← All topics

Database Internals & Storage · Topic 114

How VDBs handle “Deletes” (Soft vs. Hard deletes)

A soft delete marks a point or segment as deleted (e.g. via a tombstone or bitmap) so it is excluded from search and results, but the underlying vector and index structures are not immediately rewritten. A hard delete removes the data and updates the index so the space is reclaimed. Vector databases often use soft deletes for speed and simplicity, with hard deletes deferred to compaction or garbage collection. This topic covers why VDBs prefer soft deletes, pipeline, and trade-offs.

Summary

  • Soft delete: mark point/segment as deleted (tombstone, bitmap, or mask); exclude from search and results; index not rewritten. Hard delete: remove data and reclaim space; often done at compaction or GC.
  • Graph indexes like HNSW don’t support efficient in-place node removal without orphans; so VDBs record deletes in a structure and filter deleted IDs at query time.
  • Soft deletes keep atomicity and WAL replay simple; hard deletes reduce storage and can improve long-term query performance. Important for compliance (e.g. right-to-delete) and capacity planning.
  • Pipeline: delete request → append to WAL → mark ID in delete set/bitmap → filter at query time; compaction/GC later drops data and reclaims space.
  • Practical tip: for GDPR-style right-to-delete, check whether your VDB supports purge/force or relies on compaction; tune compaction so deleted data is reclaimed within your policy window.

Why VDBs prefer soft deletes first

Graph indexes like HNSW don’t support efficient in-place removal of a node without leaving orphans and hurting graph connectivity. So the typical approach is: record the delete in a structure (e.g. delete list, bitmap, or segment-level mask) and filter out deleted IDs during search and when returning results. Later, a merge or rebuild compacts segments and drops deleted vectors (hard delete).

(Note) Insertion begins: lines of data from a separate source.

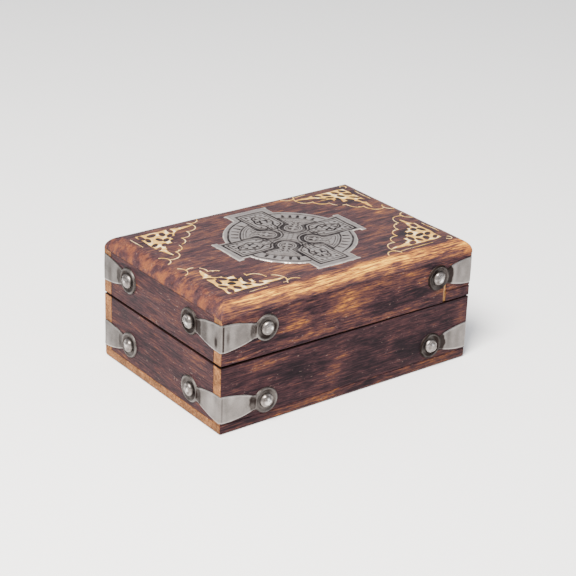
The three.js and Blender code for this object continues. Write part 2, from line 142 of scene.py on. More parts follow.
def blank_material(name: str) -> tuple[bpy.types.Material, bpy.types.NodeTree, bpy.types.Node]:
    """Makes a material with one Principled shader on its output.

    Args:
        name: The material's name.

    Returns:
        The material, its node tree and the shader.
    """
    material = bpy.data.materials.new(name)
    material.use_nodes = True
    tree = material.node_tree
    tree.nodes.clear()
    shader = node(tree, "BsdfPrincipled")
    node(tree, "OutputMaterial", {"Surface": shader})
    return material, tree, shader


def painted(ramp: bpy.types.Node, stops: Stops) -> bpy.types.Node:
    """Lays colours along a ramp.

    Args:
        ramp: The ramp's node.
        stops: Places from 0 to 1 with their sRGB hex colours.

    Returns:
        The same node.
    """
    elements = ramp.color_ramp.elements
    while len(elements) < len(stops):
        elements.new(1.0)
    for element, (place, colour) in zip(elements, stops):
        element.position = place
        element.color = linear(colour)
    return ramp


def turned_to(corner: str, x: Any, y: Any) -> tuple[Any, Any]:
    """Turns x and y from the front left corner's way to another corner's: (c x - s y, s x + c y)."""
    turn = math.radians(CORNERS[corner][2])
    c, s = round(math.cos(turn)), round(math.sin(turn))
    return c * x - s * y, s * x + c * y


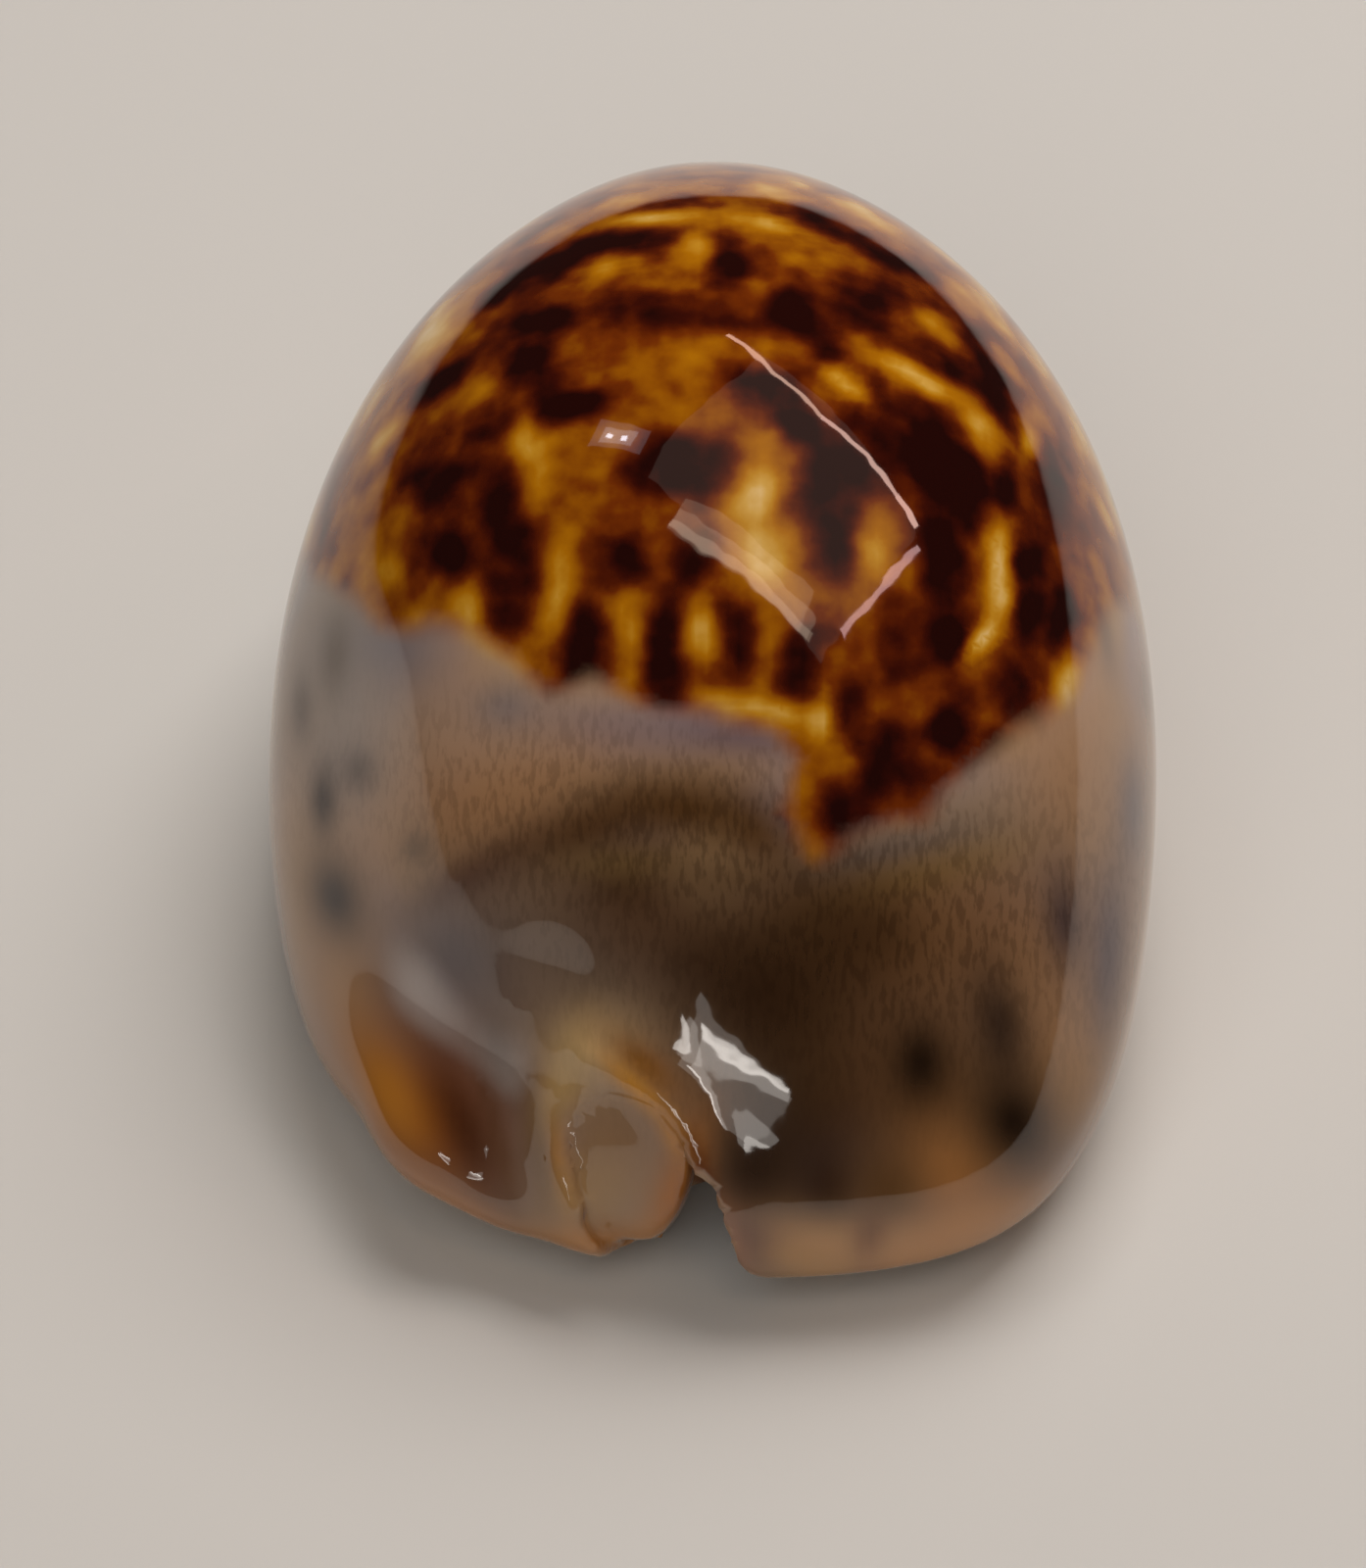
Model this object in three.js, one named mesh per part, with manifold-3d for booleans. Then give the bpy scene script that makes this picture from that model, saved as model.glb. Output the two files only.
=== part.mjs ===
// Cowry shell, one piece, in mm: +Y the front (canal) end, -Y the spire end, +Z the back,
// +X the outer lip. The shell rests on the flat of its base, either side of the aperture.
import * as THREE from "three";
import { mergeVertices } from "three/addons/utils/BufferGeometryUtils.js";
import Module from "manifold-3d";

// Outside of the shell: polynomials in t = y / halfLength, constant first
const BODY = {
  halfLength: 35.45,
  spirePower: 2.02,
  frontPower: 2.1,
  backPower: 2.08,
  basePower: 2.8,
  shoulderBlend: 5.0,
  halfWidth: [24.43, -2.94, -1.54, -9.05],
  centreX: [-0.02, 0.46, 0.56, -1.86],
  backHeight: [27.93, 2.0, -9.48, 1.74],
  baseDepth: [10.9, 1.4, -2.4],
  centreZ: [10.5, 2.75, -2.9],
};

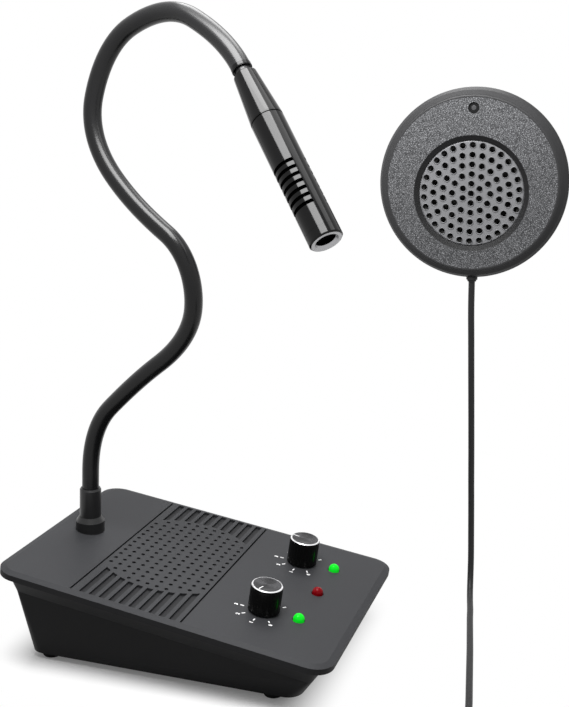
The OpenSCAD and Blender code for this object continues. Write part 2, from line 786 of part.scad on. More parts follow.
module neck_ferrule() {
    color(black) on_neck(neck_foot) difference() {
        union() {
            translate([0, 0, 3 + run_gap]) cylinder(d = ferrule_d, h = ferrule_h - 4 - run_gap);
            translate([0, 0, ferrule_h - 1 - eps]) cylinder(d1 = ferrule_d, d2 = ferrule_d - 1.2, h = 1);
            translate([0, 0, -tail_drop]) cylinder(d = tail_d, h = tail_drop + 4);
        }
        translate([0, 0, ferrule_h - 12]) cylinder(d = neck_d + 2 * run_gap, h = 20);
        translate([0, 0, -tail_drop - 1]) cylinder(d = neck_bore, h = ferrule_h + 20);
    }
}

module neck_nut() {
    color(brass) difference() {
        on_neck(neck_foot) difference() {
            translate([0, 0, -tail_drop + 1]) cylinder(d = 16, h = 9, $fn = 6);
            translate([0, 0, -tail_drop - 1]) cylinder(d = tail_d + 2 * run_gap, h = 20);
        }
        placed() above_plate(plate_t + run_gap);
    }
}

// Straight start of the gooseneck, held in the ferrule
module neck_root() {
    held = 12;
    color(rubber) on_neck(neck_foot) rotate_extrude() {
        translate([neck_bore / 2, ferrule_h - held + run_gap])
            square([cap_r - neck_bore / 2, neck_start - ferrule_h + held - run_gap]);
        translate([0, neck_start]) intersection() {
            circle(r = cap_r);
            translate([neck_bore / 2, 0]) square(cap_r);
        }
    }
}

// A stretch of the gooseneck: a straight foot with a round socket, a bent
// tube and a round head. The last one ends in a spigot for the microphone.
module neck_link(i) {
    bore_r = neck_bore / 2;
    inner_r = bore_r + skin;
    sunk = 0.5;
    r = abs(bend_r(i));
    lead = sunk / r * 180 / PI;
    color(rubber) on_neck(neck_frame(i)) rotate([0, 0, link_roll[i]]) {
        rotate_extrude() difference() {
            translate([inner_r, lip]) square([cap_r + skin - inner_r, socket_l - lip]);
            circle(r = cap_r + ball_gap);
        }
        translate([0, 0, socket_l]) rotate([0, 0, link_bend[i] < 0 ? 180 : 0])
            translate([r, 0, 0]) rotate([90, 0, 180]) rotate([0, 0, -lead])
                rotate_extrude(angle = abs(link_bend[i]) + lead) translate([r, 0]) difference() {
                    circle(d = neck_d);
                    circle(d = neck_bore);
                }
        multmatrix(bend_head(i)) rotate_extrude() {
            if (i == link_count - 1) translate([inner_r, -sunk]) square([spigot_d / 2 - inner_r, sunk + spigot_l]);
            else {
                translate([inner_r, -sunk]) square([cap_r - skin - inner_r, sunk + skin]);
                intersection() {
                    circle(r = cap_r - skin);
                    translate([inner_r, 0]) square(cap_r);
                }
            }
        }
    }
}

module neck_link_1() {
    neck_link(0);
}

module neck_link_2() {
    neck_link(1);
}

module neck_link_3() {
    neck_link(2);
}

module neck_link_4() {
    neck_link(3);
}

module neck_link_5() {
    neck_link(4);
}

module neck_link_6() {
    neck_link(5);
}

module neck_link_7() {
    neck_link(6);
}

module neck_link_8() {
    neck_link(7);
}

module neck_link_9() {
    neck_link(8);
}

// ---------------------------------------------------------------- microphone

module mic_barrel() {
    tail_r = mic_tail_d / 2;
    r = mic_d / 2;
    groove = 0.35;
    color(black) on_neck(mic_frame) difference() {
        rotate_extrude() polygon([
            [0, mic_gap], [tail_r - 0.8, mic_gap], [tail_r, mic_gap + 0.8],
            [r, mic_barrel_start - 1], [r, mic_barrel_start - 0.3], [r - groove, mic_barrel_start - 0.3],
            [r - groove, mic_barrel_start + 0.3], [r, mic_barrel_start + 0.3], [r, mic_ring_start], [0, mic_ring_start]
        ]);
        translate([0, 0, mic_gap - 1]) cylinder(d = spigot_d + 2 * run_gap, h = spigot_l);
        translate([0, 0, mic_barrel_start]) cylinder(r = r - mic_wall, h = 200);
        translate([0, 0, mic_gap - 1]) cylinder(d = neck_bore, h = mic_barrel_start);
        rotate([0, 0, mic_slot_turn]) for (i = [0 : mic_slots - 1], side = [0, 180]) rotate([0, 0, side])
            translate([0, 0, mic_slot_start + i * mic_slot_pitch - mic_slot_w / 2])
                rotate([0, 0, -mic_slot_arc / 2]) rotate_extrude(angle = mic_slot_arc)
                    translate([r - mic_wall - 1, 0]) square([mic_wall + 2, mic_slot_w]);
    }
}

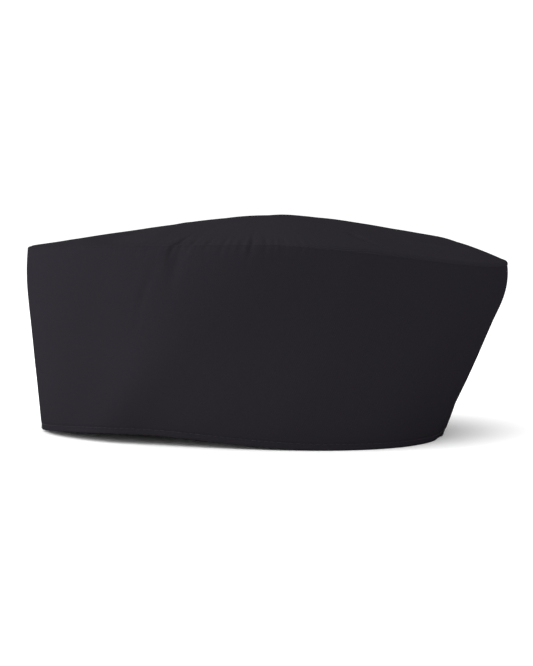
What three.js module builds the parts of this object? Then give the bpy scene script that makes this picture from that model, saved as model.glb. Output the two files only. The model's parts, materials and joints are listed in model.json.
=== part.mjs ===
// Chef's skull cap in black twill, standing on its hem.
// Millimetres, +Z up. The forehead is at -Y and the wearer's left side at +X.
// It is sewn from two pieces: a side band, and an oval crown whose edge is turned down inside the band.
import * as THREE from 'three';

// Overall form
const HEM_LENGTH = 183;       // front to back along the hem
const HEM_WIDTH = 152;
const TOP_LENGTH = 227;       // front to back at the seam, before the band curls in to it
const TOP_WIDTH = 197;
const TOP_SET_BACK = 14.2;    // middle of the top oval behind the middle of the hem oval
const SEAM_HEIGHT = 88.6;     // highest point of the seam above the table
const CROWN_RISE = 10;        // top of the crown above that point of the seam
const PEAK_FORWARD = 5;       // top of the crown in front of the middle of the top oval
const HEM_LIFT = 4.5;         // the relaxed hem bows up off the table on the left side
const CURL_FRONT = 2.2;       // how far the top of the band curls in to the seam
const CURL_SIDE = 4.5;
const CURL_BACK = 6.4;

// Cloth and sewing
const CLOTH = 1.3;            // wall of one layer
const HEM_DEPTH = 5;          // double turned hem
const HEM_THICKNESS = 2.2;
const HEM_EDGE = 0.5;         // rounding of the hem's edge
const STITCH_HEIGHT = 2.8;    // stitch line above the hem's edge
const STITCH_DENT = 0.25;
const ALLOWANCE = 8;          // cloth turned down inside the seam
const BAND_TOP_THICKNESS = 2; // band with its own edge turned down
const LIP_THICKNESS = 1.2;    // crown's edge, turned down inside the band
const SEWN_GAP = 0.3;         // between the band and the crown
const GROOVE_DROP = 0.5;      // top of the band's roll below the seam line
const RIM_THICKNESS = 1.7;    // crown's folded rim above the band
const RIM_INSET = 0.5;        // rim from the band's face at the front
const RIM_OVERHANG = 0.7;     // rim past the band's face at the back
const STEP_RUN = 1.2;         // slope where one layer becomes two

// Folds
const FOLD_HEIGHT = 2.4;      // a soft fold of rise 1
const PUCKER_DEPTH = 0.45;    // seam puckers
const PUCKER_FALL = 9;        // how far down the band they fade out
const GATHER_DEPTH = 1.1;     // gathers at the back of the hem

// Stations round the cap, evenly spaced from the front by the left side to the back and on.
// hem, top: reach from the middle of each oval, as a share of a plain ellipse.
// seam: height of the seam, as a share of SEAM_HEIGHT.
const STATIONS = [
  { hem: 1.00, top: 1.00, seam: 0.952 },   // front
  { hem: 0.95, top: 0.98, seam: 0.966 },
  { hem: 0.91, top: 0.98, seam: 0.989 },
  { hem: 0.96, top: 1.00, seam: 1.000 },   // left side
  { hem: 1.11, top: 1.00, seam: 0.967 },
  { hem: 1.13, top: 1.00, seam: 0.895 },
  { hem: 0.99, top: 1.00, seam: 0.873 },   // back
  { hem: 1.06, top: 0.99, seam: 0.895 },
  { hem: 1.05, top: 1.00, seam: 0.967 },
  { hem: 0.98, top: 1.00, seam: 1.000 },   // right side
  { hem: 0.94, top: 0.98, seam: 0.989 },
  { hem: 0.96, top: 0.97, seam: 0.966 },
];

// Soft folds of the band. Each swells and dies away between its foot and its head, bowed sideways,
// and may start or end past the cloth. Angles are degrees round from the front, heights are shares
// from hem to seam, width is a share of SEAM_HEIGHT and rise of FOLD_HEIGHT, below 0 for a dent.
const BAND_FOLDS = [
  { footAngle: 13, foot: -0.15, headAngle: 100, head: 1.60, bow: 20, width: 0.36, rise: 0.9 },
  { footAngle: 28, foot: -0.40, headAngle: 68, head: 0.60, bow: 1, width: 0.24, rise: 1.5 },
  { footAngle: 47, foot: -0.40, headAngle: 28, head: 1.40, bow: 8, width: 0.34, rise: -1.5 },
  { footAngle: 69, foot: 0.70, headAngle: 72, head: 1.30, bow: 0, width: 0.04, rise: -0.6 },
  { footAngle: 90, foot: -0.40, headAngle: 112, head: 1.40, bow: 13, width: 0.12, rise: 0.12 },
  { footAngle: 135, foot: -0.25, headAngle: 150, head: 1.20, bow: 20, width: 0.32, rise: -1.5 },
  { footAngle: 180, foot: -0.20, headAngle: 180, head: 1.00, bow: 0, width: 0.30, rise: 0.7 },
  { footAngle: 262, foot: -0.10, headAngle: 285, head: 1.30, bow: -6, width: 0.18, rise: 0.7 },
  { footAngle: 318, foot: -0.20, headAngle: 305, head: 1.10, bow: 5, width: 0.16, rise: -0.6 },
];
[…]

Pipeline: client issues delete → engine appends delete record to WAL → updates delete set or bitmap with the point ID → at query time, any result whose ID is in the delete set is excluded; when compaction runs, segments containing only or mostly deleted points are merged and space is reclaimed.

Soft vs. hard: trade-offs

Soft deletes keep atomicity and WAL replay simple; hard deletes reduce storage and can improve long-term query performance. Understanding your VDB’s delete semantics is important for compliance (e.g. right-to-delete) and capacity planning.

Trade-off: fast, simple deletes and no index rewrite vs. storage not reclaimed until compaction and possible filter overhead if the delete set is very large. Practical tip: monitor delete set size and compaction lag; if compliance requires immediate reclaim, look for purge/force or rebuild options.

Frequently Asked Questions

When does a soft-deleted vector get hard-deleted?

During compaction or garbage collection: when segments are merged or the index is rebuilt, deleted points are dropped and space is reclaimed. Timing depends on VDB configuration and compaction policy.

Do deleted vectors still appear in search?

No. The engine filters out soft-deleted IDs during traversal and when building the result set. From the user’s perspective they are gone; the underlying storage is just deferred for cleanup.

What if I need immediate hard delete for compliance?

Some VDBs support “force” or “purge” options that trigger a more aggressive path (e.g. rebuild affected segment). That can be expensive. Check your vendor’s docs for right-to-delete or GDPR-style guarantees and whether they rely on soft delete + scheduled compaction or support immediate reclaim.

Does soft delete affect recall or latency?

Filtering deleted IDs adds a small cost; if the delete list or bitmap is large, it can add overhead. Compaction reduces the number of deleted entries over time. For most workloads the impact is small compared to the benefit of fast deletes and simple WAL replay.